Auch aus Ecken, aus denen man es nicht erwarten würde, kommt Zuspruch. Nach Auskunft des Organisationsteams haben einige Tiroler einen Infostand für das Volksbegehren in Innsbruck gemacht. Nach allgemeinem Vorurteil gilt die Tiroler Landeshauptstadt als eines der Bollwerke des katholischen Christentums in Österreich schlechthin. Ungeachtet der Tatsache, dass im „Heiligen Land“ der Katholikenanteil nur mehr unwesentlich über dem Gesamtösterreichs liegt. „Die sind sogar extra nach Wien gekommen und haben sich Infomaterialen und so weiter abgeholt“, schildert eine Organisatorin. Ähnlich ist es in Graz gelaufen, wo Mike Veselka den Infostand organisiert hat. Dort wird es wegen des großen Erfolgs Mitte Oktober eine zweite Aktion geben. Auch in der oberösterreichischen Landeshauptstadt Linz ist ein Infostand geplant, unter Mitwirkung der AHA, der „Allianz für Humanismus und Atheismus“. Sonst engagieren sich mit Ausnahme der Initiatoren fast ausschließlich Menschen, die nicht in der atheistischen Szene organisiert sind. Für sie ist das Volksbegehren oft der erste Kontakt mit organisiertem laizistischem Gedankengut.

Kaum mediales Echo

Vielfach haben sie aus Newslettern oder von Bekannten erfahren, dass es das Volksbegehren gibt. Auch Facebook spielt eine wichtige Rolle, ebenso Blogs. Die klassischen Medien behandeln das Thema stiefmütterlich. Einzig die Tageszeitung „Der Standard“ berichtet mit einiger Regelmäßigkeit. Woran das liegt, ist schwer festzustellen. Manche Aktivisten vermuten eine Art katholische Verschwörung, das Volksbegehren totzuschweigen. Die Eigentumsverhältnisse österreichischer Medien tragen unabhängig von der Plausibilität der Theorien wenig bei, derartige Gedankengänge zu zerstreuen. Oder zumindest sei es eifrige Selbstzensur, wie es heißt. Mit Sicherheit wirkt sich die Tatsache, dass keine größere Organisation hinter dem Volksbegehren steckt, negativ auf die mediale Aufmerksamkeit aus. Dass es aus finanziellen Gründen keine Inserate gibt, wird Herausgeber auch nicht motivieren, das Thema aufzugreifen. Dazu kommt ein generell eher konservativer Duktus im Mainstream der österreichischen Medien. Laizität ist hierzulande noch weniger Thema als in Deutschland. Eine Mischung, die nicht gerade angetan ist, das Interesse der schreibenden Zunft zu wecken. Selbst bei Interesse für das Thema – berichten andere größere Medien nicht, ist es vermutlich keine Geschichte. Sparen wir uns den Aufwand.

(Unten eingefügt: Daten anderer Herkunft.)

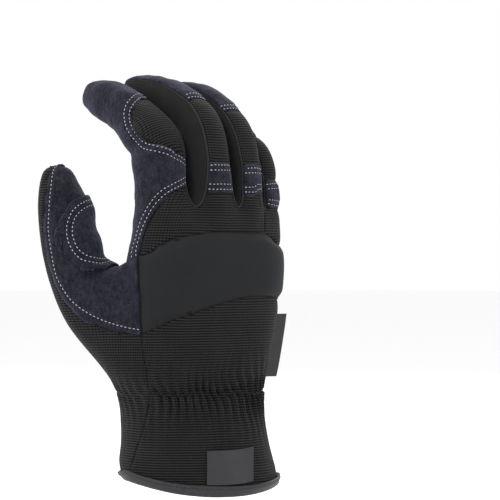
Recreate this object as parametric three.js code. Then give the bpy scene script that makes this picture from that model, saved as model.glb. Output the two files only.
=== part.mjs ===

Auch erstaunlich ist, wie uninformiert offenbar viele Beamte sind, die die Unterstützungserklärungen auf Gemeinde- oder in Wien Bezirksämtern beglaubigen sollen. Dem hpd liegen mehrere Fälle vor, in denen die Beamten Interessenten fälschlicherweise die Auskunft erteilt haben, die Frist für Unterstützungserklärungen sei abgelaufen. In einem bislang nicht bestätigten Fall soll der Beamte sogar die Auskunft erteilt haben, Menschen, die aus der Kirche ausgetreten seien, dürften das Volksbegehren gegen Kirchenprivilegien nicht unterschreiben.

Dennoch zeigen sich die Organisatoren optimistisch, dass sie bis Mitte Oktober die 8.000 Unterschriften zusammenbringen, mit denen sie Anlauf für die nächste Hürde nehmen können. Dann muss ihnen das Innenministerium eine so genannte Eintragungsfrist von einer Woche in allen Gemeinde- und Bezirksämtern einräumen. Das Volksbegehren muss in diesem Fall auch öffentlich ausgehängt werden. Gelingt es, innerhalb der Woche weitere 92.000 Menschen zum Unterschreiben zu bewegen, muss sich der österreichische Nationalrat mit den Anliegen befassen. Umsetzen muss er es nicht. Aber auch das wäre ein Erfolg: So weit hat es noch nie eine säkulare Initiative in Österreich geschafft.

Einen letzten Schub soll eine größere Aktion in der Wiener Innenstadt Mitte Oktober geben, für die mehrere prominente Künstler zugesagt haben. Details werden erst bekannt gegeben.